▶ [DATA LINES]:
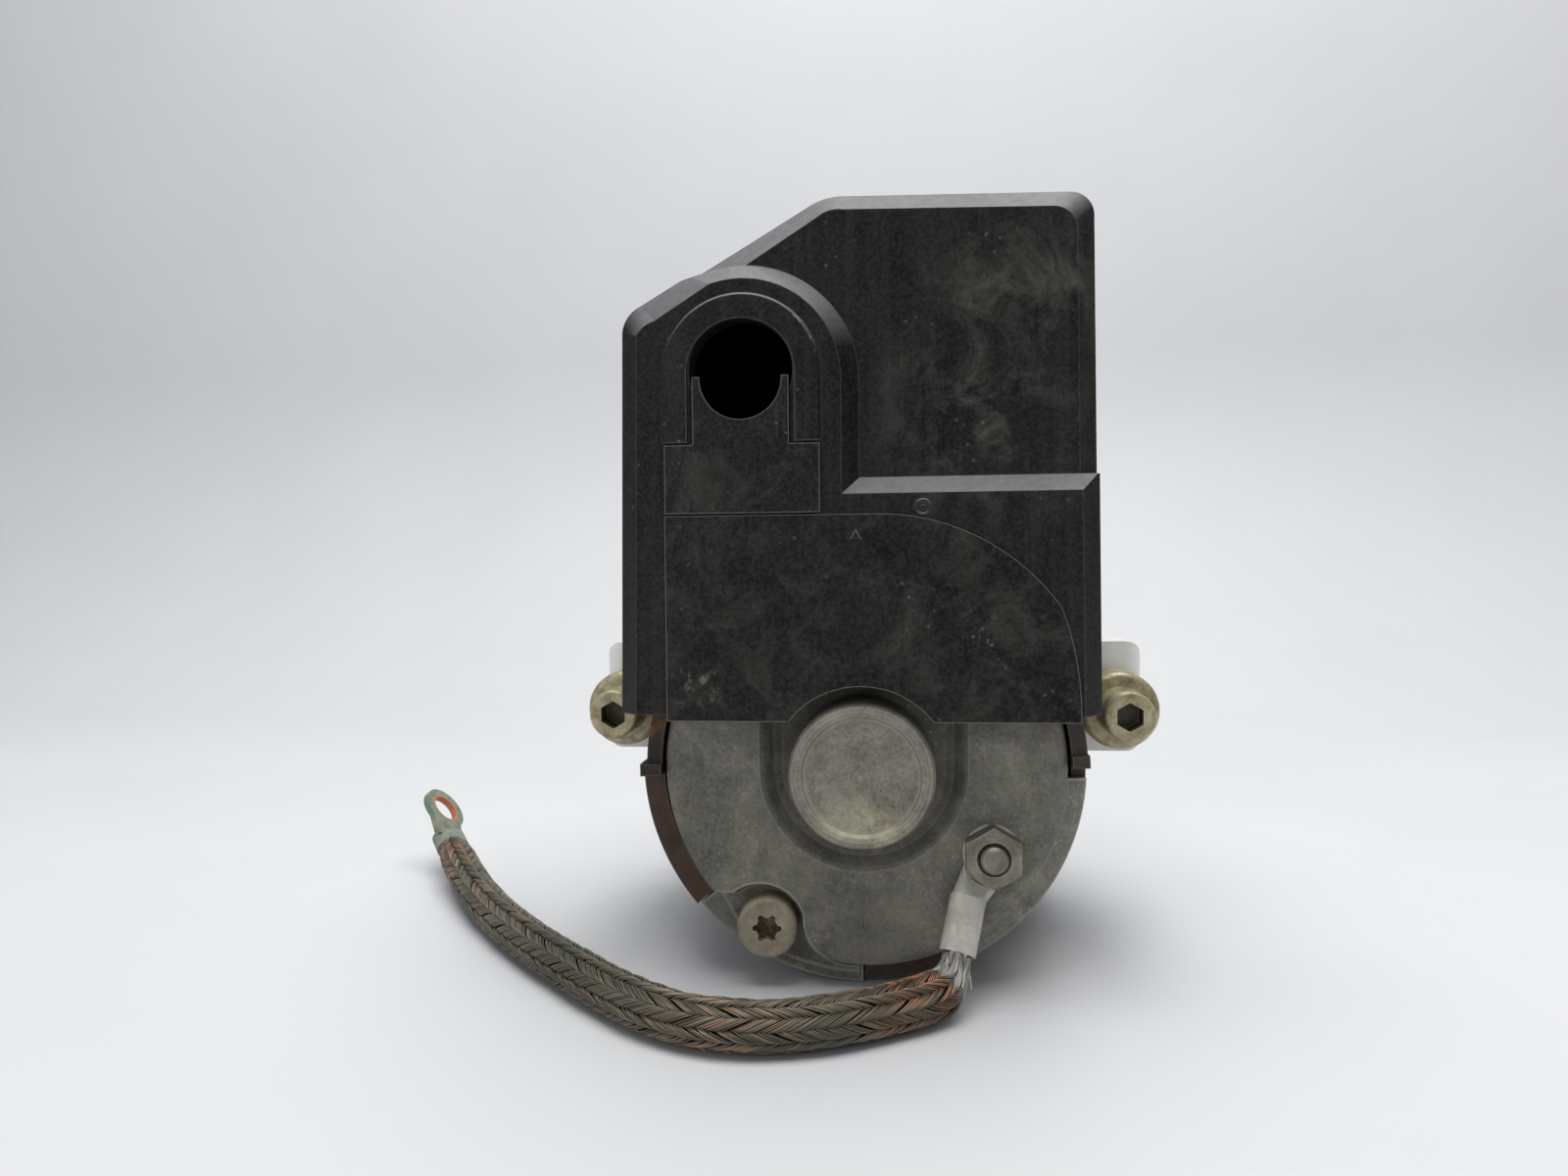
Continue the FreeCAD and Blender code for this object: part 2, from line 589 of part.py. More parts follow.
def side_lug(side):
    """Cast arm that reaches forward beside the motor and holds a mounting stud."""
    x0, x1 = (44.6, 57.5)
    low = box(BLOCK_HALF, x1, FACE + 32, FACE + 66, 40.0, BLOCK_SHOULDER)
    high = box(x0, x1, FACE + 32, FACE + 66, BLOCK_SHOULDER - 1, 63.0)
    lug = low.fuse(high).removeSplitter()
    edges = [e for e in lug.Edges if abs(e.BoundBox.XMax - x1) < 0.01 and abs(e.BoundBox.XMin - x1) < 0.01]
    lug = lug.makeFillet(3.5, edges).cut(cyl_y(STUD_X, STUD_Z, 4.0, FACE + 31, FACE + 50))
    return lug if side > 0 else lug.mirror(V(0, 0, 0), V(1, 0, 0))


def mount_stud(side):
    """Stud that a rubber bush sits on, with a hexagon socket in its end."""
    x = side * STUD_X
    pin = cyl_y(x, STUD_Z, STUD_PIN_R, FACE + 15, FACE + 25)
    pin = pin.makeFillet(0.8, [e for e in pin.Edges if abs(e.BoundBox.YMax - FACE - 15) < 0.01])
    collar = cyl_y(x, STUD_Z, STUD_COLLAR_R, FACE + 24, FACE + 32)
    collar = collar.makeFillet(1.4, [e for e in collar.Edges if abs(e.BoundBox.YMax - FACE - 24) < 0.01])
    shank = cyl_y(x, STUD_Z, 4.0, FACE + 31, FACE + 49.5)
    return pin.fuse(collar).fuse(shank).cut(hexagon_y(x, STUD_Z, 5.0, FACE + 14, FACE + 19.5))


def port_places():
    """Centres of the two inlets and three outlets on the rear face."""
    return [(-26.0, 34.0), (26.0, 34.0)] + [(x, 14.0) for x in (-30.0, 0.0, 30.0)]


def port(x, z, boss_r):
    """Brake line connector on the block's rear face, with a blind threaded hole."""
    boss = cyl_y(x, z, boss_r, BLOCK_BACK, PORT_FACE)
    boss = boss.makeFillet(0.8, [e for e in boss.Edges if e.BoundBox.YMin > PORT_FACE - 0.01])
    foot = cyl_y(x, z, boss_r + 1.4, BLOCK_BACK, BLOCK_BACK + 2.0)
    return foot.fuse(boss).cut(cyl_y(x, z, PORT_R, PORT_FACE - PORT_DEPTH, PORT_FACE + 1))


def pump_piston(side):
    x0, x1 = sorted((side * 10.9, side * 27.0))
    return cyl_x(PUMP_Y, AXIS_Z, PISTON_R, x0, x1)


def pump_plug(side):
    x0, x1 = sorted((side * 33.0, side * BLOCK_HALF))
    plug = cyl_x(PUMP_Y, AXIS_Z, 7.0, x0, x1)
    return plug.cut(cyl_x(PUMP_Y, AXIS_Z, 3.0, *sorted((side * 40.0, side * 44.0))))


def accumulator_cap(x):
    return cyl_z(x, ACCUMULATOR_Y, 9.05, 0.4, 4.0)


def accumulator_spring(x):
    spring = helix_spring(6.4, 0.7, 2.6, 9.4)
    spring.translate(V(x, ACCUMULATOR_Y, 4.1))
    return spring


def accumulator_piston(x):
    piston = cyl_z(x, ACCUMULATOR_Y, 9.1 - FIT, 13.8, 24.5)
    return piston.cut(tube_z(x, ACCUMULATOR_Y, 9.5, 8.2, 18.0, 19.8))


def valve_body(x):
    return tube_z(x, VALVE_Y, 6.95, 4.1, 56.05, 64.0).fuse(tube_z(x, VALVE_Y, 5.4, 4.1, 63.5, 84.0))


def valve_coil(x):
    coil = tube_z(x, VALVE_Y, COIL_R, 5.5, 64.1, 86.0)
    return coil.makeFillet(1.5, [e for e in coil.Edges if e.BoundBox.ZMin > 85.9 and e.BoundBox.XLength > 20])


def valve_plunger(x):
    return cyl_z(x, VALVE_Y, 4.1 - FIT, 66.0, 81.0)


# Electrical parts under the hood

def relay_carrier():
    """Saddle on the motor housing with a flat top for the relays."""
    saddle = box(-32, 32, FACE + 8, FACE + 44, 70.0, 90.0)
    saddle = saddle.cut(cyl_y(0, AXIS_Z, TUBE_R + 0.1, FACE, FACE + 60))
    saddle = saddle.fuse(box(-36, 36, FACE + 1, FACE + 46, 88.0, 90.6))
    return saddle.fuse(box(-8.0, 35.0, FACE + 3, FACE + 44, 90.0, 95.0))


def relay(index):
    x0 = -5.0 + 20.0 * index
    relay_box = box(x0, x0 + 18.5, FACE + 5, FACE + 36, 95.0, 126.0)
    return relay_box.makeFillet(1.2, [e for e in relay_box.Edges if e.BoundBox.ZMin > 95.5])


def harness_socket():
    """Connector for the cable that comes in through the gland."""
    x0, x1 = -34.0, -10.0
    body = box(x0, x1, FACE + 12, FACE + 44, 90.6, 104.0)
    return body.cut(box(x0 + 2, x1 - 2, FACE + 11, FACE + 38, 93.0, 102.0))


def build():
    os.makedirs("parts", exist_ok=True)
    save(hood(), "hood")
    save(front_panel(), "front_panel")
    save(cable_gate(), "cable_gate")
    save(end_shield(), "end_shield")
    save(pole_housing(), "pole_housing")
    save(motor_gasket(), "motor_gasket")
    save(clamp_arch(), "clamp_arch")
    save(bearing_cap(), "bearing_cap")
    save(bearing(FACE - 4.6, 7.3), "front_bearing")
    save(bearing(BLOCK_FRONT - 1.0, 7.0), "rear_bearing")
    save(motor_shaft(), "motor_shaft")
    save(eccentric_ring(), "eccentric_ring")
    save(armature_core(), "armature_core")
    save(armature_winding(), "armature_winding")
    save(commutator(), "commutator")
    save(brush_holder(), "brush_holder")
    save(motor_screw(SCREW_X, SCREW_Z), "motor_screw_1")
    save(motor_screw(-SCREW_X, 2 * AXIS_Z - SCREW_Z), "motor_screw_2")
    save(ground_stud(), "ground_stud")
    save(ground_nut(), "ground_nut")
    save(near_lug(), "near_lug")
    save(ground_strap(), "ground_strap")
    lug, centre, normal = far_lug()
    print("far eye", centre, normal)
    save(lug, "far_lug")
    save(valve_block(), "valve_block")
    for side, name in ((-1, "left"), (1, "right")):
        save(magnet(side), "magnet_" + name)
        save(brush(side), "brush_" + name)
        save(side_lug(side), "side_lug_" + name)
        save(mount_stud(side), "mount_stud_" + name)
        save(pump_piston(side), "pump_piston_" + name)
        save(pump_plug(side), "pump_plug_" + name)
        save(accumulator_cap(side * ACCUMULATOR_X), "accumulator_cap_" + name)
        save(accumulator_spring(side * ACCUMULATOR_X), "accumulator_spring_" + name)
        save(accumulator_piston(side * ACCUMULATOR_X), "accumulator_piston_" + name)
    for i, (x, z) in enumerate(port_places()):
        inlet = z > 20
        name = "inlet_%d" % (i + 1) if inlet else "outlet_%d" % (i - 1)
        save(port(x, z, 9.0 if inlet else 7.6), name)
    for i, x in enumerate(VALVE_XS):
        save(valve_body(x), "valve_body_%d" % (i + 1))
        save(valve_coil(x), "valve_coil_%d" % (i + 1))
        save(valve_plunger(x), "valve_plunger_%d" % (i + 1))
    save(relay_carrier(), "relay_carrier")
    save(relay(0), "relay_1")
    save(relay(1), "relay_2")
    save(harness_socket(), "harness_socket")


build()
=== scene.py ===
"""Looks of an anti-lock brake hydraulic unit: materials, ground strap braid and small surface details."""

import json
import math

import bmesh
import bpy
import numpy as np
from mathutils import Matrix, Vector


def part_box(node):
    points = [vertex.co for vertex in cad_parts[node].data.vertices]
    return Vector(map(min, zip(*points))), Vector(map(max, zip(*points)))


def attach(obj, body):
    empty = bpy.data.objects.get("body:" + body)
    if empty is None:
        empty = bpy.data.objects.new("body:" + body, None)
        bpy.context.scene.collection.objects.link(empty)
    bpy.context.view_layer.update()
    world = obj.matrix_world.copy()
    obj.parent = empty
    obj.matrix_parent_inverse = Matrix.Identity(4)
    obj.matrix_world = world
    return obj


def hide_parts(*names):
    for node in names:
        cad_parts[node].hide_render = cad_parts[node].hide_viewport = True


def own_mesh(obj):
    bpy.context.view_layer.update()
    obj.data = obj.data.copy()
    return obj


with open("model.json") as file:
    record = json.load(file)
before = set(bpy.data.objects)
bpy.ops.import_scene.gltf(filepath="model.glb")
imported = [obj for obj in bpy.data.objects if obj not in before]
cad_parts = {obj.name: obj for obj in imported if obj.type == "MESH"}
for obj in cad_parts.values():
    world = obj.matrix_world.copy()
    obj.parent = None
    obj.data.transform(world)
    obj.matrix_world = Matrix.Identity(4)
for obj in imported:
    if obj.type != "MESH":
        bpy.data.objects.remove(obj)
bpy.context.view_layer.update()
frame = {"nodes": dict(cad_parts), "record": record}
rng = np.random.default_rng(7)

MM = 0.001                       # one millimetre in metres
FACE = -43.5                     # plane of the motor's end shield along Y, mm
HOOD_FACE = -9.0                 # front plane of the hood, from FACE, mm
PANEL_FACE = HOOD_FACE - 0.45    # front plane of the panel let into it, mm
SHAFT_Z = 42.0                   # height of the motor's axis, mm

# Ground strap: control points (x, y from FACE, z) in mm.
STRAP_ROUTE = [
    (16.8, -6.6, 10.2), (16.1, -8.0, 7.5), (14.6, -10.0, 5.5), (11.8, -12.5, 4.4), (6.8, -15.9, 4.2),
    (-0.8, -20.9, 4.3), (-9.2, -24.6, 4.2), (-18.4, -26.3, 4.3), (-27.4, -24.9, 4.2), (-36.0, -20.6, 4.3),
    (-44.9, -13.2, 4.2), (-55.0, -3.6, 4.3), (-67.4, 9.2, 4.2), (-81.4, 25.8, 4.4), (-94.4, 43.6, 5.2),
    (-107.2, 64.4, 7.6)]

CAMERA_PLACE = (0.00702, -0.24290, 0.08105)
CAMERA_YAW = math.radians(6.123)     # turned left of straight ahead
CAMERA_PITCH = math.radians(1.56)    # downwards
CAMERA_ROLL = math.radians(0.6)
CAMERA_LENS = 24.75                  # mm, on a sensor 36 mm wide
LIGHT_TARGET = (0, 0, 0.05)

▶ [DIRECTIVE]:
In the listing above, find the line containing "for i, (x, z)" and the line containing "if empty is", then quote both, plus every line between them, exactly as written.

▶ [RESPONSE TO THIS TASK]:
    for i, (x, z) in enumerate(port_places()):
        inlet = z > 20
        name = "inlet_%d" % (i + 1) if inlet else "outlet_%d" % (i - 1)
        save(port(x, z, 9.0 if inlet else 7.6), name)
    for i, x in enumerate(VALVE_XS):
        save(valve_body(x), "valve_body_%d" % (i + 1))
        save(valve_coil(x), "valve_coil_%d" % (i + 1))
        save(valve_plunger(x), "valve_plunger_%d" % (i + 1))
    save(relay_carrier(), "relay_carrier")
    save(relay(0), "relay_1")
    save(relay(1), "relay_2")
    save(harness_socket(), "harness_socket")


build()
=== scene.py ===
"""Looks of an anti-lock brake hydraulic unit: materials, ground strap braid and small surface details."""

import json
import math

import bmesh
import bpy
import numpy as np
from mathutils import Matrix, Vector


def part_box(node):
    points = [vertex.co for vertex in cad_parts[node].data.vertices]
    return Vector(map(min, zip(*points))), Vector(map(max, zip(*points)))


def attach(obj, body):
    empty = bpy.data.objects.get("body:" + body)
    if empty is None:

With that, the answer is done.